From the Official History,
‘…the Norfolk and Leceistershire who lay scattered in shell-holes before the western side of the Quadrilateral and Straight Trench. The movement most gallantly carried out, only resulted in fresh sacrifice of life, German machine-gun fire remained unsubdued despite fresh bombardment of the Quadrilateral.’
Brigade recognised that a frontal assault on the Quadrilateral was not going to work. They were ordered to outflank the position and the 18th Brigade was put into the fray and the 14/DLI were ordered to assist the Norfolks.
An attempt to capture the Quadrilateral also failed due to the fact that the trench that was fought over did not connect the position. Efforts to link with other battalions also failed and the attack foundered. One of the men to die in the assault was Private 14391 Harold Bradbrook who was the son of Edward and Bradbrook of 34 Maygrove Road in Great Yarmouth who lived in Overstrand. He was 20 when he died and is now laid to rest in London Road Cemetery. I have visited his grave on a number of occasions.
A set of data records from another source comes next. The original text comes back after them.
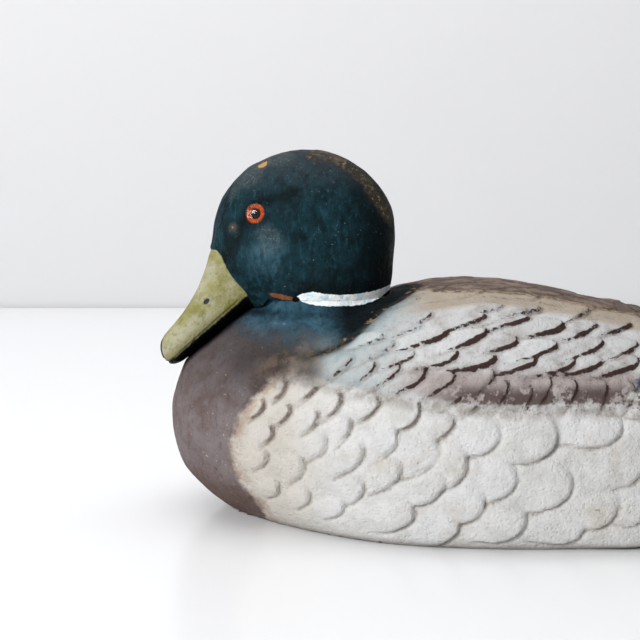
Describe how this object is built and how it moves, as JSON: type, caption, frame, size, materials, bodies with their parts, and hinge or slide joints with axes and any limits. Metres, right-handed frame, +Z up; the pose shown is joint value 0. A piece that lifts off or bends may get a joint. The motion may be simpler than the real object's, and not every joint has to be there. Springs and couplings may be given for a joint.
{
  "type": "floating duck decoy",
  "caption": "Hollow moulded-fibre mallard drake decoy with a bolted turning head, glass eyes, an inset bottom board, inner ballast and an anchor-line ring.",
  "frame": {"origin": "centre of the underside, on the surface the decoy stands on", "axes": "+X to the tail, so the bill points to -X; -Y is the duck's left side; +Z up"},
  "size_m": [0.4007, 0.1644, 0.18],
  "materials": {
    "painted_body": "flat weathered paint on moulded fibre",
    "painted_head": "flat weathered dark green paint",
    "board": "worn varnished pine",
    "eye_glass": "polished clear glass",
    "eye_iris": "orange-brown enamel behind the glass",
    "eye_pupil": "black glass",
    "brass": "dull, tarnished",
    "steel": "dull zinc plate",
    "lead": "dull grey cast lead",
    "leather": "plain oiled"
  },
  "bodies": {
    "hull": {"ballast_screw_1": "brass", "ballast_screw_2": "brass", "ballast_weight": "lead", "body_shell": "painted_body", "bottom_board": "board", "bottom_screw_01": "brass", "bottom_screw_02": "brass", "bottom_screw_03": "brass", "bottom_screw_04": "brass", "bottom_screw_05": "brass", "bottom_screw_06": "brass", "bottom_screw_07": "brass", "bottom_screw_08": "brass", "bottom_screw_09": "brass", "bottom_screw_10": "brass", "neck_block": "board", "neck_washer": "leather", "tie_block": "board", "tie_clip": "brass", "tie_screw_1": "brass", "tie_screw_2": "brass"},
    "head": {"head": "painted_head", "head_bolt": "steel", "bolt_washer": "steel", "wing_nut": "steel", "eye_glass_left": "eye_glass", "eye_iris_left": "eye_iris", "eye_pupil_left": "eye_pupil", "eye_wire_left": "steel", "eye_glass_right": "eye_glass", "eye_iris_right": "eye_iris", "eye_pupil_right": "eye_pupil", "eye_wire_right": "steel"},
    "ring": {"tie_ring": "brass"}
  },
  "joints": [
    {"name": "head_turn", "type": "hinge", "parent": "hull", "child": "head", "pos_m": [-0.1185, 0, 0.108], "axis": [0, 0, 1], "range_deg": [-35, 35]},
    {"name": "tie_ring_swing", "type": "hinge", "parent": "hull", "child": "ring", "pos_m": [-0.106, 0, 0.0036], "axis": [0, 1, 0], "range_deg": [-8, 125]}
  ]
}
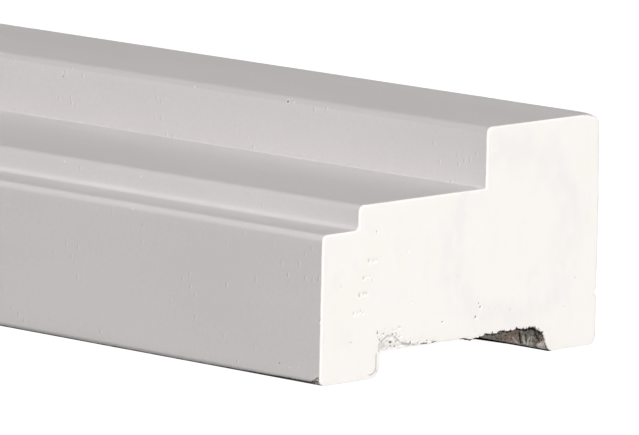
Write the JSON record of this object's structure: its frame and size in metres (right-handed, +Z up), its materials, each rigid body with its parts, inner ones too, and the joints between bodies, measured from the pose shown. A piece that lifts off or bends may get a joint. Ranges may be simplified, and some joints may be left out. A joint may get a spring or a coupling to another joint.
{
  "type": "window frame profile",
  "caption": "Short square-cut length of primed timber window frame profile with a sash ledge, a rear upstand and a grooved underside.",
  "frame": {"origin": "on the plane of the feet, under the middle of the length and of the depth", "axes": "+X along the length, towards the sawn end that the picture shows; -Y out of the low front face; +Z up, from the feet to the top of the rear upstand"},
  "size_m": [0.25, 0.114, 0.067],
  "materials": {
    "primed_timber": "matt light grey primer on the long faces",
    "end_sealer": "thick warm-white sealer brushed over the end grain of the sawn ends",
    "bare_timber": "bare, fibrous grey-brown wood in the groove of the underside"
  },
  "bodies": {
    "root": {"frame_profile": "primed_timber"}
  },
  "joints": []
}
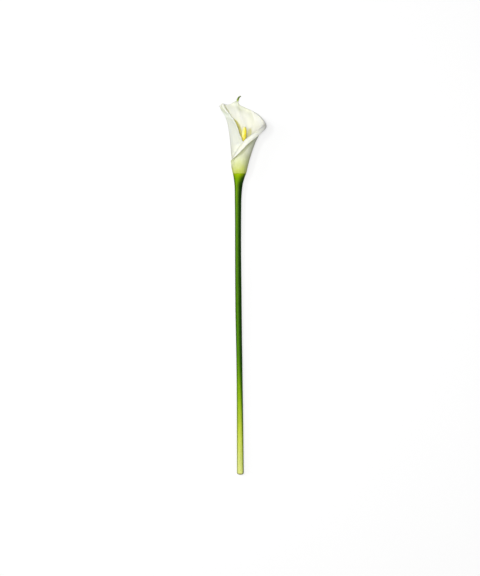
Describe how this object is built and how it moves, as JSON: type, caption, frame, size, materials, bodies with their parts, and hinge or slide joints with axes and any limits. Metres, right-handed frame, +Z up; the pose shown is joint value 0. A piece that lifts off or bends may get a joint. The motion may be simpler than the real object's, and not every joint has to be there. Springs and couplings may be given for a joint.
{
  "type": "calla lily flower",
  "caption": "Single cut calla lily: one white leaf rolled into a flaring cone with a curled rim and hooked tip, round a yellow finger-shaped spadix, on a long smooth green stem.",
  "frame": {"origin": "on the resting surface, under the middle of the whole flower's bounding box", "axes": "+Y along the stem towards the flower's tip, +Z up from the surface that the flower lies on, +X to the right when the open side of the flower is seen from above with its tip away from the viewer"},
  "size_m": [0.076, 0.6085, 0.0585],
  "materials": {
    "stem": "smooth fleshy green plant stem, soft gloss, paler towards the cut end",
    "spathe": "waxy white petal-like leaf, slightly translucent, yellow-green at its base and tip",
    "spadix": "matt yellow, covered in tiny florets"
  },
  "bodies": {
    "root": {"stem": "stem", "spathe": "spathe", "spadix": "spadix"}
  },
  "joints": []
}
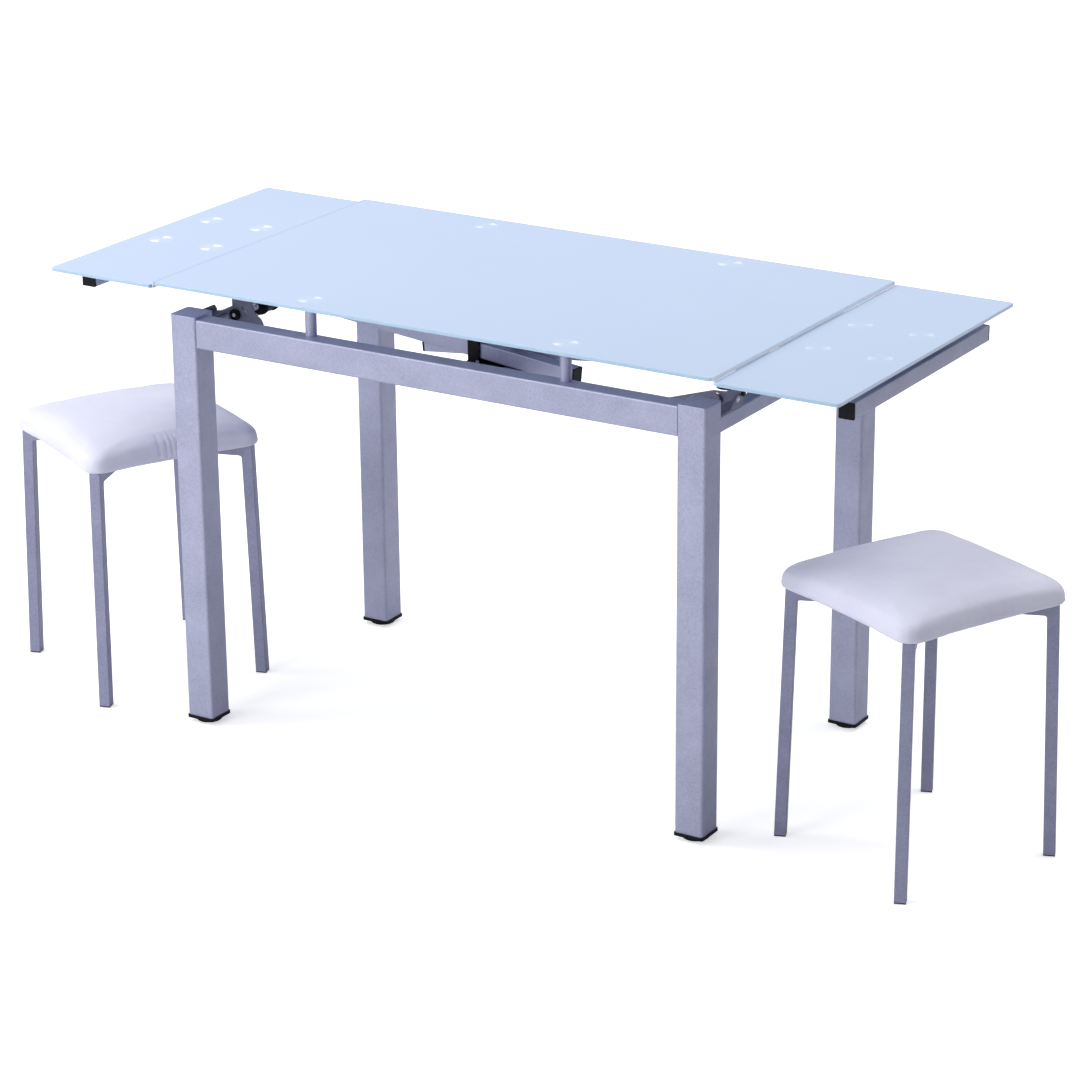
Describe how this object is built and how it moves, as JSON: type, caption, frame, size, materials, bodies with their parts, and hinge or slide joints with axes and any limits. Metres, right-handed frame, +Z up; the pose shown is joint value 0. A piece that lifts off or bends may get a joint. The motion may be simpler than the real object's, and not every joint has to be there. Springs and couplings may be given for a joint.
{
  "type": "extending dining table with stools",
  "caption": "Extending dining table with a frosted glass top and end leaves on a square-tube steel frame, with square padded stools on X-shaped frames.",
  "frame": {"origin": "on the floor under the middle of the set's footprint", "axes": "+X along the table's length towards the right-hand stool, +Y from front to rear, +Z up"},
  "size_m": [1.873, 0.6142, 0.75],
  "materials": {
    "coated_steel": "silver-grey powder coat",
    "zinc_steel": "bright zinc plate",
    "frosted_glass": "pale blue-white, printed underside, fine matt top",
    "black_plastic": "moulded, matt",
    "white_leather": "soft coated upholstery with a fine grain",
    "seat_board": "plain board"
  },
  "bodies": {
    "table_frame": {"leg_front_left": "coated_steel", "foot_plug_front_left": "black_plastic", "post_front_left": "coated_steel", "leg_front_right": "coated_steel", "foot_plug_front_right": "black_plastic", "post_front_right": "coated_steel", "rail_front": "coated_steel", "leg_rear_left": "coated_steel", "foot_plug_rear_left": "black_plastic", "post_rear_left": "coated_steel", "leg_rear_right": "coated_steel", "foot_plug_rear_right": "black_plastic", "post_rear_right": "coated_steel", "rail_rear": "coated_steel", "rail_left_end": "coated_steel", "rail_right_end": "coated_steel", "cross_channel": "coated_steel", "glass_centre": "frosted_glass", "guide_left_front": "black_plastic", "bracket_left_front": "coated_steel", "guide_left_rear": "black_plastic", "bracket_left_rear": "coated_steel", "guide_right_front": "black_plastic", "bracket_right_front": "coated_steel", "guide_right_rear": "black_plastic", "bracket_right_rear": "coated_steel"},
    "glide_front_left": {"glide_front_left": "black_plastic"},
    "glide_front_right": {"glide_front_right": "black_plastic"},
    "glide_rear_left": {"glide_rear_left": "black_plastic"},
    "glide_rear_right": {"glide_rear_right": "black_plastic"},
    "left_lift": {"shaft_left": "zinc_steel"},
    "left_leaf": {"glass_left_leaf": "frosted_glass", "end_bar_left": "coated_steel", "arm_left_front": "coated_steel", "arm_left_rear": "coated_steel", "arm_cap_left_front": "black_plastic", "arm_cap_left_rear": "black_plastic", "bar_cap_left_front": "black_plastic", "bar_cap_left_rear": "black_plastic"},
    "roller_left_front": {"roller_left_front": "black_plastic"},
    "roller_left_rear": {"roller_left_rear": "black_plastic"},
    "right_lift": {"shaft_right": "zinc_steel"},
    "right_leaf": {"glass_right_leaf": "frosted_glass", "end_bar_right": "coated_steel", "arm_right_front": "coated_steel", "arm_right_rear": "coated_steel", "arm_cap_right_front": "black_plastic", "arm_cap_right_rear": "black_plastic", "bar_cap_right_front": "black_plastic", "bar_cap_right_rear": "black_plastic"},
    "roller_right_front": {"roller_right_front": "black_plastic"},
    "roller_right_rear": {"roller_right_rear": "black_plastic"},
    "left_stool": {"stool_left_frame": "coated_steel", "stool_left_board": "seat_board", "stool_left_cushion": "white_leather"},
    "right_stool": {"stool_right_frame": "coated_steel", "stool_right_board": "seat_board", "stool_right_cushion": "white_leather"}
  },
  "joints": [
    {"name": "glide_front_left_level", "type": "slide", "parent": "table_frame", "child": "glide_front_left", "axis": [0, 0, 1], "range_m": [-0.008, 0]},
    {"name": "glide_front_right_level", "type": "slide", "parent": "table_frame", "child": "glide_front_right", "axis": [0, 0, 1], "range_m": [-0.008, 0]},
    {"name": "glide_rear_left_level", "type": "slide", "parent": "table_frame", "child": "glide_rear_left", "axis": [0, 0, 1], "range_m": [-0.008, 0]},
    {"name": "glide_rear_right_level", "type": "slide", "parent": "table_frame", "child": "glide_rear_right", "axis": [0, 0, 1], "range_m": [-0.008, 0]},
    {"name": "left_leaf_raise", "type": "slide", "parent": "table_frame", "child": "left_lift", "axis": [0, 0, 1], "range_m": [0, 0.0058]},
    {"name": "left_leaf_draw", "type": "slide", "parent": "left_lift", "child": "left_leaf", "axis": [0.9949, 0, -0.1006], "range_m": [0, 0.186]},
    {"name": "roller_left_front_spin", "type": "hinge", "parent": "left_lift", "child": "roller_left_front", "pos_m": [-0.46776, -0.07744, 0.673], "axis": [0, 1, 0], "continuous": true},
    {"name": "roller_left_rear_spin", "type": "hinge", "parent": "left_lift", "child": "roller_left_rear", "pos_m": [-0.46776, 0.06156, 0.673], "axis": [0, 1, 0], "continuous": true},
    {"name": "right_leaf_raise", "type": "slide", "parent": "table_frame", "child": "right_lift", "axis": [0, 0, 1], "range_m": [0, 0.0058]},
    {"name": "right_leaf_draw", "type": "slide", "parent": "right_lift", "child": "right_leaf", "axis": [-0.9949, 0, -0.1006], "range_m": [0, 0.186]},
    {"name": "roller_right_front_spin", "type": "hinge", "parent": "right_lift", "child": "roller_right_front", "pos_m": [0.41224, -0.04344, 0.673], "axis": [0, 1, 0], "continuous": true},
    {"name": "roller_right_rear_spin", "type": "hinge", "parent": "right_lift", "child": "roller_right_rear", "pos_m": [0.41224, 0.09556, 0.673], "axis": [0, 1, 0], "continuous": true},
    {"name": "left_stool_push", "type": "slide", "parent": "table_frame", "child": "left_stool", "axis": [-1, 0, 0], "range_m": [-0.08, 0.25]},
    {"name": "right_stool_push", "type": "slide", "parent": "table_frame", "child": "right_stool", "axis": [1, 0, 0], "range_m": [-0.08, 0.25]}
  ],
  "couplings": [
    {"joint": "roller_left_front_spin", "follows": "left_leaf_draw", "rad_per_m": 66.667},
    {"joint": "roller_left_rear_spin", "follows": "left_leaf_draw", "rad_per_m": 66.667},
    {"joint": "roller_right_front_spin", "follows": "right_leaf_draw", "rad_per_m": -66.667},
    {"joint": "roller_right_rear_spin", "follows": "right_leaf_draw", "rad_per_m": -66.667}
  ]
}
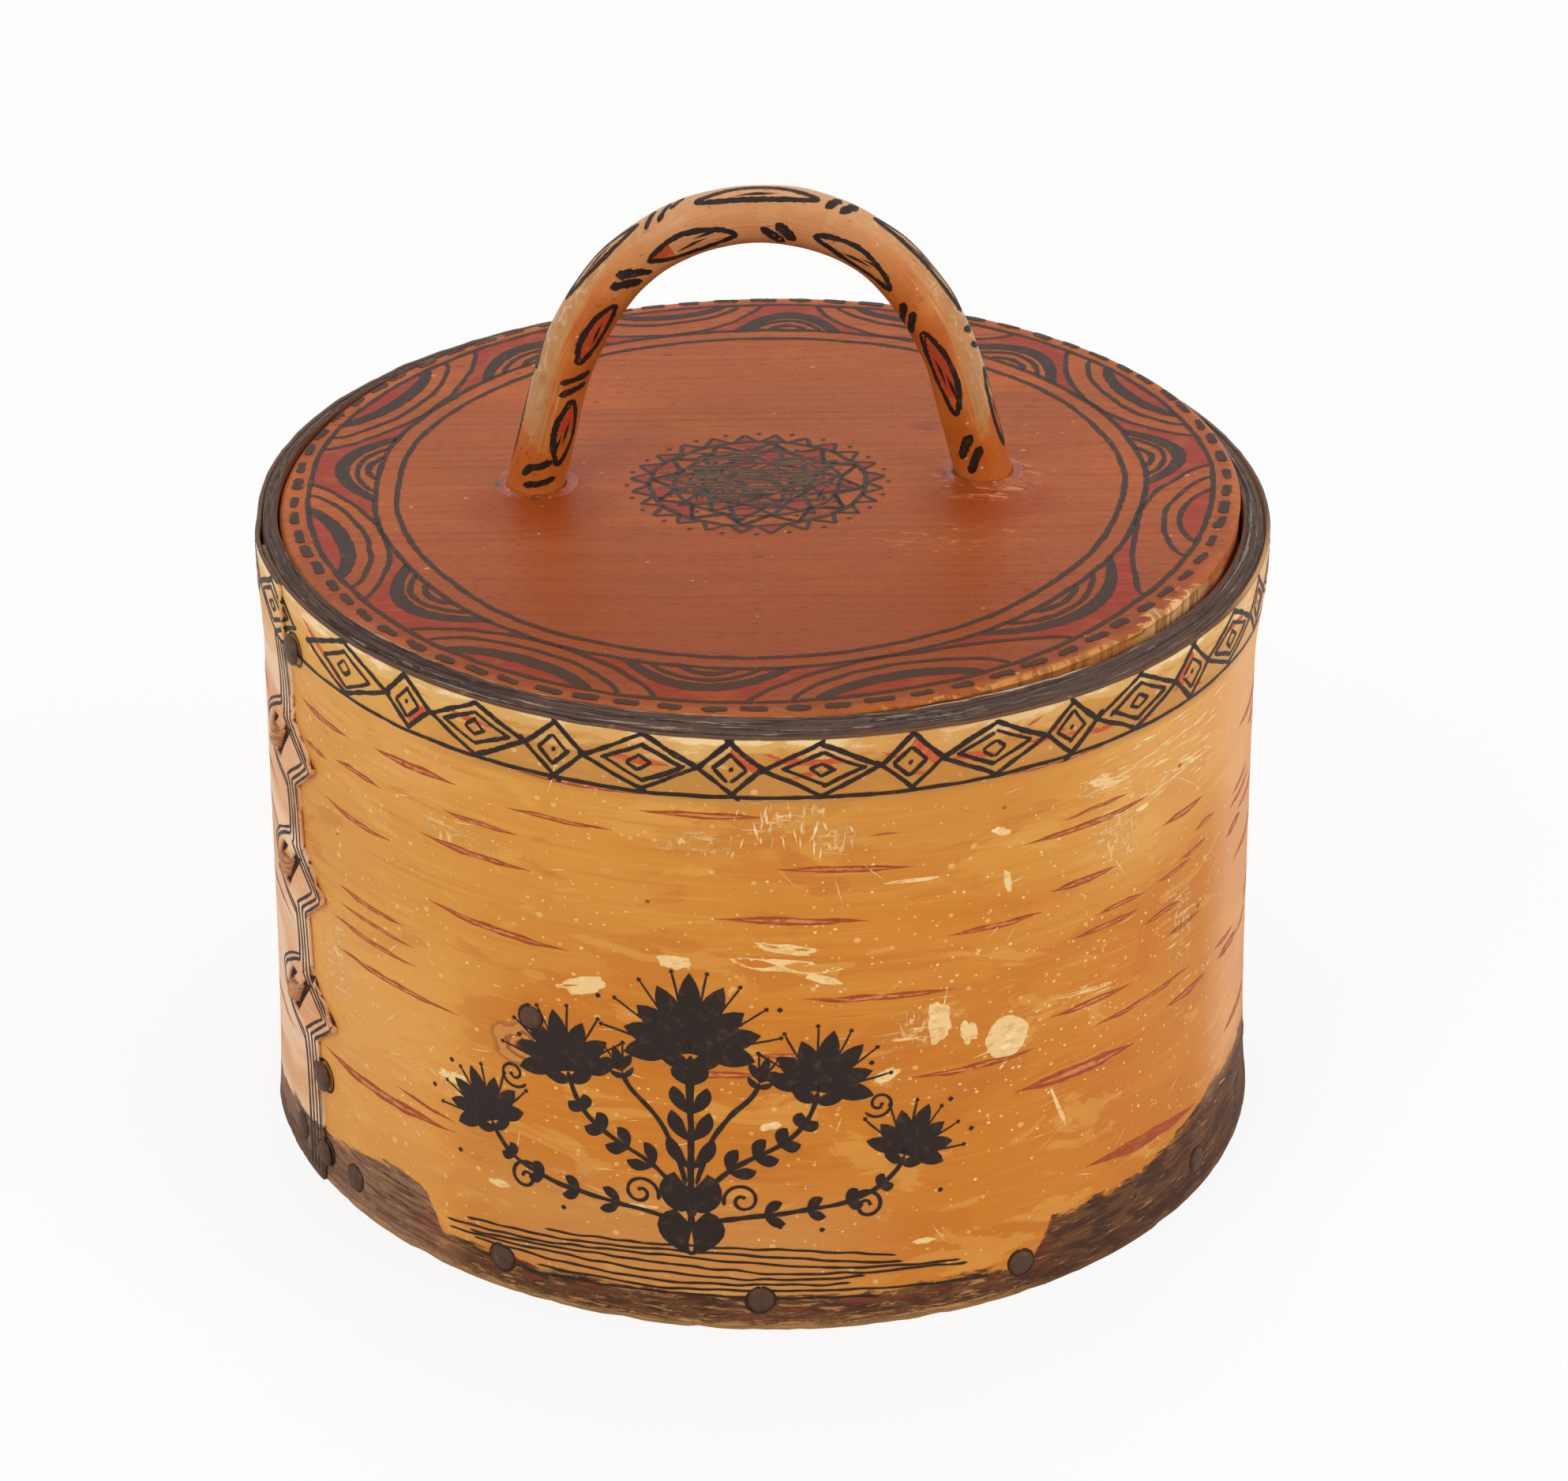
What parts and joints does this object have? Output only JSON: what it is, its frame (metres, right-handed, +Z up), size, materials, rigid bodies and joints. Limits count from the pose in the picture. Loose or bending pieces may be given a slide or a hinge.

Both the Norfolks and the Suffolks were relieved in the evening and moved back to positions south of Guillemont. Losses were terrible 17 officers and 431 men were lost. Of this total 160 died and can be counted as one of the worst days for the Norfolk Regiment on the Somme.
I have stood at the site of the Quadrilateral many a time and have looked out towards Leuze Wood into the field where so many 9th Norfolk men fell on that day. Two of them, pictured above, are Private 14915 Joseph Larter who was the eldest son of William and Sophia Jane Larter of Swainsthorpe, aged 28, and Private 14413 Matthew Howling the son of Thomas and Georgianne Howling of Gately Road in Brisley, aged 21. Both have no known grave and are commemorated on the Thiepval Memorial.
Their graves have either never been identified or found so they could still be lying out there in the field in front of the Quadrilateral. Therefore it is rightly sacred ground for those men who laid down their lives in that field.